The Lab Coat Effect, Now Available in Code


Psychology has long shown us that authority, real or perceived, can sway human judgment in troubling ways. In the 1960s, Stanley Milgram’s obedience experiments revealed how ordinary people would administer what they believed were dangerous electric shocks simply because a man in a lab coat told them to. A decade later, Philip Zimbardo’s Stanford Prison Experiment demonstrated how quickly people adopt roles and follow orders in a system that legitimises authority. These studies weren’t about gullibility; they were about the powerful social forces that make us defer to those we think “know better.”


These phenomena still haunt us today, explaining why people used to / still fall for government officials impersonation scams.

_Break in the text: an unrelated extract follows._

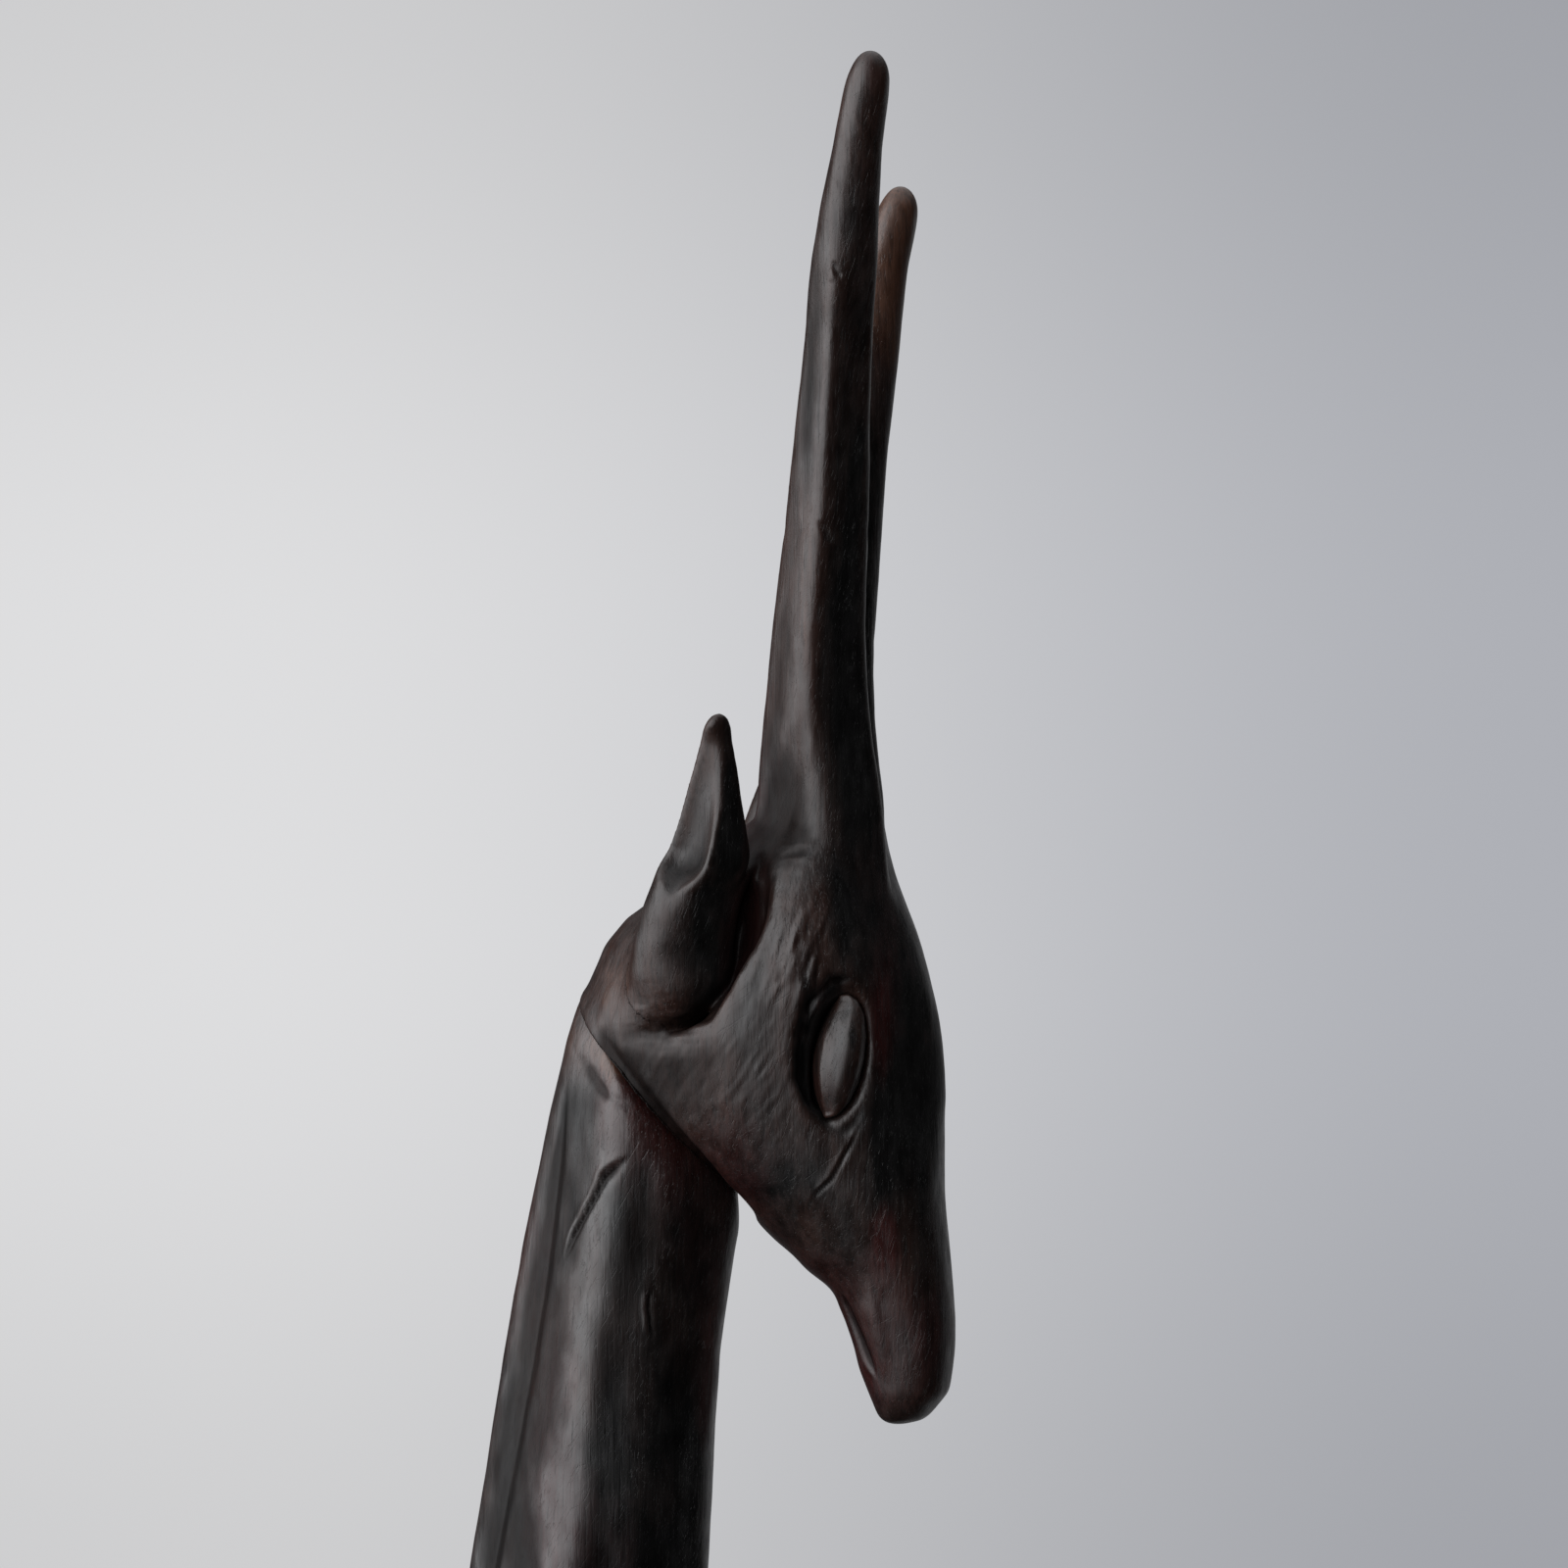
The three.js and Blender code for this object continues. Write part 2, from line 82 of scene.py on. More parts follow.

Many of today's perceived authority figures reside not in people, but in technological tools. GPS systems have famously led drivers off unfinished roads, into the sea, and onto snowbound, undrivable tracks in the dead of winter. In each case, the calm certainty of the digital directions overrode the driver’s own senses and judgment. And now, we see it in generative AI. The authoritative eloquence and algorithmic accuracy of LLMs makes it too easy for users to obey with the same uncritical trust once reserved for human experts.


Corroboration Requires Competence


The irony is that while AI is often seen as a shortcut to expertise, our best safeguard against its pitfalls is still human expertise. Often we are warned to check AI responses for errors and fabrications, but to do so successfully requires having enough knowledge to recognize what’s wrong in the first place, or at the very least the proficiency to detect and subsequently verify with other sources. On the other hand, a trained clinician, engineer, or scientist does more than recall facts. They interpret them in context, ask clarifying questions, and weigh risks against the bigger picture. That’s the kind of thinking today’s AI, for all its fluency, still cannot do. Without the relevant foundation, fact-checking becomes guesswork, and the very reason of filling a knowledge gap using AI becomes the source of our vulnerability.


The growing reputation of AI as an oracle of expertise renders its unreliable recommendations dangerously easy to mistake for truth. We would balk, one hopes, at the prospect of someone lacking any tertiary education in psychology being entrusted to instruct undergraduates on that subject. Yet in our eagerness to embrace quick and easy wins, we often blind ourselves to the demands of critical thought and, in doing so, undermine genuine expertise—putting ourselves, or worse, others, in harm’s way. After all, bad information is worse than no information.


Even AI knows that perception is everything.
Even AI knows that perception is everything.